I grew up in the suburbs of Boston, raised by two parents who kept their eyes on the city as they shuffled their kids to soccer practice and suffered through PTA banality. Both my mother and father came from working-class Northern Massachusetts mill towns, and found in 1960s and ’70s Boston a glorious burst of music and color and matter-of-fact magic. They moved to Newton, 15 miles west, so my sister and I could benefit from the town’s excellent public school education. And an excellent education we did have, though I, the eldest, kept my eye cocked on the city as well. I loved sun trailing through freshly cut grass, smoke entwining with drying leaves, ponds beckoning not far from our house. But I felt my parent’s ambivalence as by osmosis.
I craved action.
My high school paper won a national award my junior year, and when the staff went to Columbia University to collect it, I broke off from the other editors and took the 1/9 train down to the Village. It was the late ’80s and the city had not yet been hemmed in by Guiliani and superstores. Second-wave punk, hip hop, and gay liberation reigned supreme, as did one-dollar coffees and broken park benches flanked by buildings as trees. I borrowed a Walkman from a friend, and walked through that heat, heart, hopeless hope with Kate Bush’s Hounds of Love rising in my ears. Back home I was already fucking a cruel and beautiful man, and when he’d hit me and I hadn’t left him, I’d stopped believing I could fit anywhere good. But as I walked through New York that day, I saw there could be another way.

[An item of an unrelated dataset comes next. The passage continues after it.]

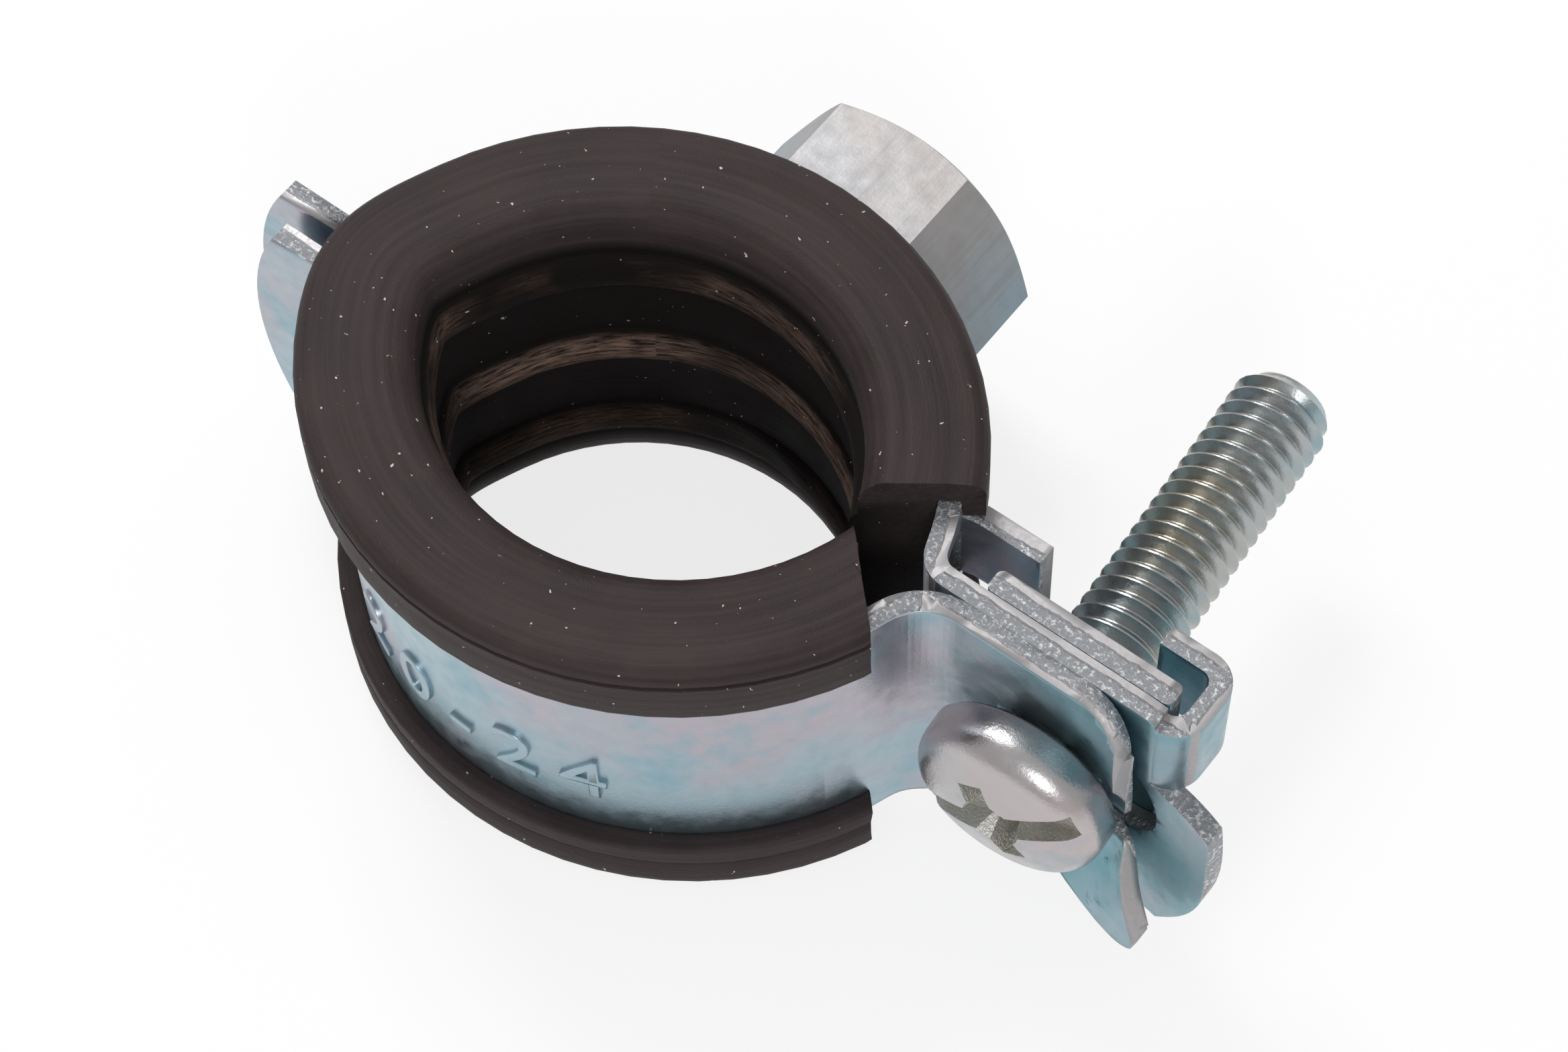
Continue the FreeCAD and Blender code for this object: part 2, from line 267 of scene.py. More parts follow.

By then I already knew Boston wasn’t going to cut it. It was too provincial and too mean, though few there agreed with my assessment. So when I graduated college, I headed to New York and its many meccas. The only reason I didn’t go before was my grandmother, who from beyond the grave told me I’d die if I went as the drug-addled and anorexic 18-year-old I was. At 22 I arrived on the Upper West Side with no money, no connections, and few resources besides a nacsent style and undeniable bravado.
I made that shit work, especially after I found my Brooklyn–all lesbian labor organizers and stoop-snooping and the boom bip with a brother named Tip.
It hasn’t always been easy and it hasn’t always been good, but something in the city’s ancient, modern glamour–its amnesia and amiable lack of bullshit–connects with a greedy, glamorous impatience in myself. The love is flawed, but it is real.
All this is in the book I am writing.
Part of why the relationship has worked is because, like my father before me, I’ve always been two with nature. As bold as I am in front of crowds, as fearless as I am when prowling down an empty street or in an unwelcoming neighborhood, I’m instinctively wary of the country. It’s not squeamishness. It’s that ladies without safety nets have to be wary of variables they can’t control. I can talk myself out of pretty much any human mess but it’s not like I can hustle out of a nasty snake bite or a systemic poison oak rash. I can’t call out, “Which way is 14th street?” when I get lost by myself in the woods, or hail a cab when a strong wave barrels me out to sea.
But I am no longer a young woman. And the older I get, the less I can placate myself with the “humans are the nature” fallacy about living in the city. I wonder if it is because I now am less driven by hormones than by the wisdom of the other side.
Here in Truro I realize how much I’ve been missing the grand perspective offered by skies, stars, silence. The sweetness of country air and, oh my god, crickets; the bounty of the seasons up close. I even miss the loneliness from which the city distracts me. I need it to write creatively rather than critically. For the older I get, the more I acknowledge my deepest fear about leaving the city is being dwarfed. In cities we humans laud ourselves as the top of the pyramid without recognizing it’s actually a pyramid scheme. It’s a myopia that isn’t destroying the planet so much as an environment that can sustain us.
In the last four weeks, rhythms bigger than my own have finally claimed me. Oh, I’ve been scared many times by strange hoots and whistles–by the abyss of an unfettered night sky, the mystery of a woodsy path, the might of a rising tide. And I do miss living with friendly strangers and strange friends, sidewalks rather than shoulder-less country roads. But I realize these rhythms pulled me in long before I arrived here. Who but a country girl rises and sets with the sun?
I love you forever and ever, New York, but you no longer can be my everything. Nobody can.